Everything from the line containing "Turn this picture" through the line containing "# All sizes" must be quoted exactly; everything else is left out.

(Data listing)
────

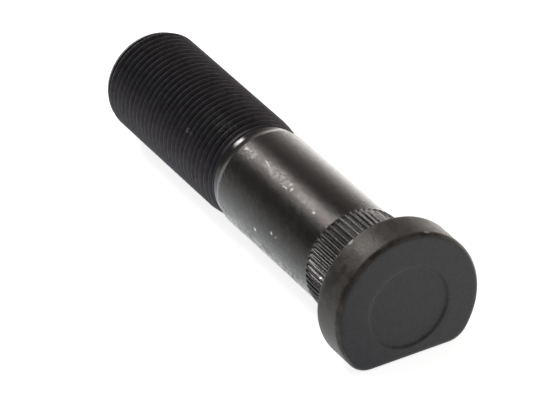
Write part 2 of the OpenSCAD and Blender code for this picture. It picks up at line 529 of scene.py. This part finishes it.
bolt.data.materials.clear()
forged_face = steel(
    "forged_face", dark=(0.025, 0.025, 0.029), light=(0.044, 0.044, 0.048), scale=0.45,
    metallic=0.5, rough=(0.58, 0.66), grain=0.7, wave=0.9, worn=(0.07, 0.07, 0.075),
    specks_from=0.72)
head_side = steel(
    "head_side", dark=(0.043, 0.036, 0.032), light=(0.076, 0.066, 0.058), scale=0.5,
    patchy=(0.40, 0.60), metallic=0.7, rough=(0.42, 0.50), grain=0.4, wave=0.8,
    worn=(0.3, 0.29, 0.27), specks_from=0.72, around=head_r,
    # the broad flecked rubs at 67 and 50 degrees lie where the lamp's streak falls: worn steel and
    # painted highlight
    rubs_and_painted_highlights=((-6.4, 109, 0.35, 0.7, 0.3, 1), (-3.6, 67, 2.4, 3.0, 0.085, 0),
          (-1.5, 50, 1.5, 2.5, 0.07, 0), (-0.4, 60, 0.5, 0.6, 0.3, 1)))
knurl_steel = steel(
    "knurl_steel", dark=(0.040, 0.037, 0.037), light=(0.054, 0.050, 0.049), scale=0.5,
    rough=(0.22, 0.28), grain=0.3, wave=0.0, specks_from=0.72,
    crest=(tip_r - 0.17, tip_r - 0.03, (0.070, 0.067, 0.065)), around=tip_r - 0.05,
    # the long rub at 76 degrees is painted highlight on the tooth tips beside the lamp's streak
    rubs_and_painted_highlights=((6.2, 14, 0.4, 0.3, 0.3, 1), (7.0, 76, 5.0, 1.7, 0.11, 0.7)))
shank_steel = steel(
    "shank_steel", dark=(0.039, 0.034, 0.033), light=(0.050, 0.045, 0.043), scale=0.7,
    rough=(0.20, 0.25), grain=0.5, wave=0.8, specks_from=0.70, around=shank_r,
    # the long flecked rubs at 62 to 66 degrees lie along the lamp's streak: worn steel and painted
    # highlight
    rubs_and_painted_highlights=((30.5, 66, 5.5, 1.5, 0.085, 0), (20.0, 64, 4.0, 1.2, 0.07, 0),
          (40.0, 62, 2.5, 1.6, 0.085, 0), (35.2, 67.5, 0.8, 0.14, 0.11, 1),
          (34.2, 66, 0.5, 0.14, 0.10, 1), (32.5, 63, 0.6, 0.15, 0.09, 1),
          (26.8, 60, 0.8, 0.13, 0.15, 1), (26.3, 66, 0.2, 0.5, 0.10, 1),
          (25.1, 63, 0.25, 0.5, 0.11, 1), (16.6, 61, 0.4, 0.3, 0.15, 1),
          (41.6, 64, 0.6, 0.4, 0.11, 1), (29.6, 1, 0.5, 0.4, 0.45, 1),
          (23.9, 13, 0.5, 0.35, 0.4, 1), (22.3, 13, 0.5, 0.4, 0.2, 0)),
    # the frosted places lie low on the near side: frosted steel and painted reflection
    frost_and_painted_reflection=((40.0, -24, 4.5, 3.5, 0.09), (31.0, -20, 6.0, 4.2, 0.11),
           (22.0, -22, 6.0, 4.4, 0.12), (15.0, -20, 4.0, 3.8, 0.10)))
neck_steel = steel(
    "neck_steel", dark=(0.041, 0.038, 0.037), light=(0.050, 0.047, 0.045), scale=0.5,
    rough=(0.15, 0.18), grain=0.1, wave=2.0, specks_from=0.70, around=neck_r,
    # this rub is a painted highlight: lighter steel where the lamp's streak crosses the neck
    rubs_and_painted_highlights=((44.8, 64, 0.9, 1.6, 0.09, 1),))
thread_steel = steel(
    "thread_steel", dark=(0.045, 0.040, 0.045), light=(0.066, 0.060, 0.065), scale=0.8,
    rough=(0.48, 0.56), grain=0.3, wave=0.6, worn=(0.2, 0.2, 0.2), specks_from=0.74,
    crest=(crest_r - 0.4, crest_r, (0.070, 0.066, 0.070)), around=crest_r - 0.1,
    # the rubs at 66 degrees lie along the lamp's streak: painted highlight on the thread
    rubs_and_painted_highlights=((57.2, 37, 1.4, 0.5, 0.3, 0), (49.5, 66, 3.0, 1.8, 0.13, 0),
          (55.0, 66, 4.0, 1.6, 0.10, 0)))
# the forged face takes in what looks straight out of the head, and its recess
face_lean = -0.8
face_r = 12.0
for face in bolt.data.polygons:
    x = face.center.x * MM
    r = math.hypot(face.center.y, face.center.z) * MM
    if x < near:
        forged = face.normal.x < face_lean or r < face_r and x < head_x / 2
        face.material_index = forged_face if forged else head_side
    elif x < knurl_len + hold:
        face.material_index = knurl_steel
    elif x < slope_start + hold / 2:
        face.material_index = shank_steel
    elif x < neck_end + hold / 2:
        face.material_index = neck_steel
    else:
        face.material_index = thread_steel
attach(bolt, "root")
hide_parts("wheel_bolt")

# Photograph's viewpoint: a long lens in front of the head and above it, aimed at the middle
# of the bolt.
view_aim = Vector((39.79, 1.97, -1.75)) / MM
view_distance = 892.2 / MM
view_turn = math.radians(152.849)
view_height = math.radians(31.623)
view_roll = math.radians(-3.599)
lens_in_pixels = 5000
image_width = 533
sensor_width = 36
back = Vector((math.cos(view_turn) * math.cos(view_height),
               math.sin(view_turn) * math.cos(view_height), math.sin(view_height)))
camera = bpy.data.objects.new("camera", bpy.data.cameras.new("camera"))
bpy.context.collection.objects.link(camera)
camera.data.sensor_width = sensor_width
camera.data.lens = lens_in_pixels / image_width * sensor_width
camera.data.clip_end = 20
camera.matrix_world = (Matrix.Translation(view_aim + back * view_distance)
                       @ (-back).to_track_quat("-Z", "Y").to_matrix().to_4x4()
                       @ Matrix.Rotation(view_roll, 4, "Z"))
bpy.context.scene.camera = camera
bpy.context.scene.view_settings.view_transform = "Standard"

# White paper floor. The camera sees it white but for the bolt's shadow. For the steel's
# reflections the paper glows, a painted reflection that is white close to the bolt and darker
# the farther it lies to the left.
bpy.ops.object.select_all(action="DESELECT")
bpy.ops.mesh.primitive_plane_add(size=12, location=(0, 0, cad_low.z))
floor = bpy.context.object
floor.name = "studio_floor"
bpy.ops.object.transform_apply(location=True)
paper = bpy.data.materials.new("white_paper")
paper.use_nodes = True
sheet = paper.node_tree
paper_shader = sheet.nodes["Principled BSDF"]
paper_shader.inputs["Base Color"].default_value = (0.9, 0.9, 0.9, 1)
paper_shader.inputs["Roughness"].default_value = 0.9
floor_rays = add(sheet, "ShaderNodeLightPath")
floor_place = add(sheet, "ShaderNodeTexCoord")
floor_axes = add(sheet, "ShaderNodeSeparateXYZ", {"Vector": floor_place.outputs["Object"]})
leftward = add(sheet, "ShaderNodeMapRange", {"Value": floor_axes.outputs["Y"],
               "From Min": -0.03, "From Max": 0.12})
# the glow that the steel's reflections see, a painted reflection: bright beside the bolt, darker
# to the left
reflected_glow = add(sheet, "ShaderNodeValToRGB", {"Fac": leftward.outputs["Result"]})
ramp = reflected_glow.color_ramp.elements
ramp[0].position = 0.13
ramp[0].color = (1.0, 0.97, 0.93, 1)
ramp[1].position = 0.80
ramp[1].color = (0.13, 0.14, 0.14, 1)
for position, shade in ((0.23, (0.69, 0.69, 0.68, 1)), (0.28, (0.44, 0.47, 0.48, 1)),
                        (0.34, (0.42, 0.45, 0.46, 1)), (0.50, (0.27, 0.29, 0.295, 1))):
    ramp.new(position).color = shade
floor_colour = add(sheet, "ShaderNodeMix", {0: floor_rays.outputs["Is Camera Ray"],
                   6: reflected_glow.outputs["Color"], 7: (1, 1, 1, 1)}, data_type="RGBA")
seen = add(sheet, "ShaderNodeMath", {0: floor_rays.outputs["Is Camera Ray"], 1: 0.8},
           operation="MULTIPLY")
lift = add(sheet, "ShaderNodeMath", {0: floor_rays.outputs["Is Glossy Ray"], 1: 1.9,
           2: seen.outputs[0]}, operation="MULTIPLY_ADD")
sheet.links.new(floor_colour.outputs[2], paper_shader.inputs["Emission Color"])
sheet.links.new(lift.outputs[0], paper_shader.inputs["Emission Strength"])
floor.data.materials.append(paper)

# Studio room: white to the camera, and for the bolt a soft light that is dim overhead, and
# stronger and warmer near the horizon on the right.
world = bpy.data.worlds.new("studio")
bpy.context.scene.world = world
world.use_nodes = True
sky = world.node_tree
sky.nodes.clear()
sky_rays = add(sky, "ShaderNodeLightPath")
sky_place = add(sky, "ShaderNodeTexCoord")
sky_axes = add(sky, "ShaderNodeSeparateXYZ", {"Vector": sky_place.outputs["Generated"]})
overhead = add(sky, "ShaderNodeMapRange", {"Value": sky_axes.outputs["Z"], "From Min": -0.02,
               "From Max": 0.15, "To Min": 0.5, "To Max": 0.3}, interpolation_type="SMOOTHSTEP")
window = add(sky, "ShaderNodeMapRange", {"Value": sky_axes.outputs["Z"], "From Min": 0.0,
             "From Max": 0.4, "To Min": 1.15, "To Max": 0.36}, interpolation_type="SMOOTHSTEP")
rightward = add(sky, "ShaderNodeMapRange", {"Value": sky_axes.outputs["Y"], "From Min": 0.0,
                "From Max": -0.5}, interpolation_type="SMOOTHSTEP")
room_light = add(sky, "ShaderNodeMix", {0: rightward.outputs["Result"],
                 2: overhead.outputs["Result"], 3: window.outputs["Result"]},
                 data_type="FLOAT")
tint = add(sky, "ShaderNodeMix", {0: rightward.outputs["Result"], 6: (0.97, 1, 1, 1),
           7: (1, 0.955, 0.90, 1)}, data_type="RGBA")
strength = add(sky, "ShaderNodeMix", {0: sky_rays.outputs["Is Camera Ray"],
               2: room_light.outputs[0], 3: 1.0}, data_type="FLOAT")
sky_colour = add(sky, "ShaderNodeMix", {0: sky_rays.outputs["Is Camera Ray"],
                 6: tint.outputs[2], 7: (1, 1, 1, 1)}, data_type="RGBA")
glow = add(sky, "ShaderNodeBackground", {"Color": sky_colour.outputs[2],
           "Strength": strength.outputs[0]})
add(sky, "ShaderNodeOutputWorld", {"Surface": glow.outputs["Background"]})

# Softbox high up beyond the threaded end. It faces the middle of the bolt, and its image is
# the bright streak along the shank.
box_aim = Vector((0.04, 0, 0))
box_toward = Vector((0.757, 0.145, 0.637)).normalized()
box_distance = 1.0
box_light = bpy.data.lights.new("streak_box", "AREA")
box_light.shape = "RECTANGLE"
box_light.size = 0.25
box_light.size_y = 0.28
box_light.energy = 3.4
streak_box = bpy.data.objects.new("streak_box", box_light)
bpy.context.collection.objects.link(streak_box)
streak_box.location = box_aim + box_toward * box_distance
streak_box.rotation_euler = box_toward.to_track_quat("Z", "Y").to_euler()
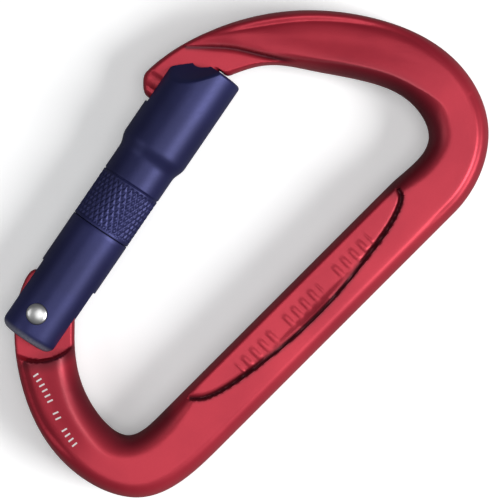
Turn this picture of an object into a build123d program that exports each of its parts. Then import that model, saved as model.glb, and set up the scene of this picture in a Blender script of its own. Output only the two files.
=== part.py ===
from build123d import *
import math
import os

# A twist-lock connector (carabiner) that lies on its side.
# +X runs along the spine towards the nose end, +Y towards the gate, +Z up out of the flat side.
# Sizes and places start from the spine's two ends and its outer edge;
# the finished pieces are moved together so that the origin is the exact centre of the object's box.
# All sizes are in millimetres and angles in degrees unless a name says otherwise.

# Spine and bends: outer and inner edges of the forged bar
spine_outer_y = -32.3
bar_width = 13.6
spine_half_length = 33.0
bar_half_thickness = 5.75
outer_edge_radius = 2.4
inner_edge_radius = 2.8
step_edge = 0.2
hollow_depth = 0.9
head_reach = 25.0
tail_reach = 25.9

# Hinge and nose, from the spine's ends and its outer edge
hinge_back = 7.5
hinge_rise = 46.3
nose_back = 24.47
nose_rise = 55.57
tang_half_thickness = 2.2
tang_clearance = 0.3
tang_end = 7.3
tang_outer_reach = 5.4
tang_inner_reach = 2.0
rivet_radius = 1.75
rivet_running_clearance = 0.05
rivet_head_lip = 0.45
rivet_head_seat = 5.8
rivet_head_height = 1.1
rivet_seat_clearance = 0.05

# Gate, measured along its own axis from the hinge
gate_axis_offset = 0.6
gate_radius = 6.6
gate_ear_overhang = 2.35
gate_ear_clearance = 0.5
gate_ear_end = -6.0
hinge_slot_end = 9.8
sleeve_to_nose = 28.4
spindle_radius = 4.5
spindle_past_nose = 10.6
fork_clearance = 0.8

# Nose plate that enters the gate fork
nose_half_thickness = 2.75
nose_clearance = 0.3
nose_inner_reach = 2.2
nose_edge_gap = 1.0
nose_neck_offset = 2.0
nose_neck_length = 2.9
nose_neck_depth = 0.9
key_rib_offset = 2.35
key_rib_length = 1.5
key_rib_clearance = 0.3

# Locking sleeve; its stations are measured back or on from the nose
sleeve_foot_gap = 0.3
sleeve_past_nose = 12.4
sleeve_wide_radius = 7.45
sleeve_wall = 1.1
sleeve_bore_clearance = 0.06
chamber_to_nose = 16.5
knurl_to_nose = 17.1
knurl_groove_width = 0.3
knurl_groove_depth = 0.2
flare_to_nose = 11.5
flare_length = 3.3
sleeve_rim_radius = 0.45
sleeve_twist_deg = 70.0
facet_past_nose = 25.53
facet_across = 1.216
facet_up = 2.32

# Small parts inside the gate and the sleeve
plunger_radius = 2.0
plunger_bore_clearance = 0.08
plunger_tip_gap = 0.06
plunger_length = 4.2
spring_room = 8.44
spring_end_gap = 0.05
closing_wire = 0.5
closing_turns = 6
sleeve_wire = 0.6
sleeve_turns = 8
washer_thickness = 0.4
washer_clearance = 0.2
ring_to_nose = 13.9
ring_width = 0.9
ring_half_height = 0.45
ring_side_clearance = 0.2
ring_gap_deg = 40.0
guide_to_nose = 4.9
guide_radius = 0.8
guide_root = 1.8
guide_reach = 1.2
guide_clearance = 0.25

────

The answer:
Turn this picture of an object into a build123d program that exports each of its parts. Then import that model, saved as model.glb, and set up the scene of this picture in a Blender script of its own. Output only the two files.
=== part.py ===
from build123d import *
import math
import os

# A twist-lock connector (carabiner) that lies on its side.
# +X runs along the spine towards the nose end, +Y towards the gate, +Z up out of the flat side.
# Sizes and places start from the spine's two ends and its outer edge;
# the finished pieces are moved together so that the origin is the exact centre of the object's box.
# All sizes are in millimetres and angles in degrees unless a name says otherwise.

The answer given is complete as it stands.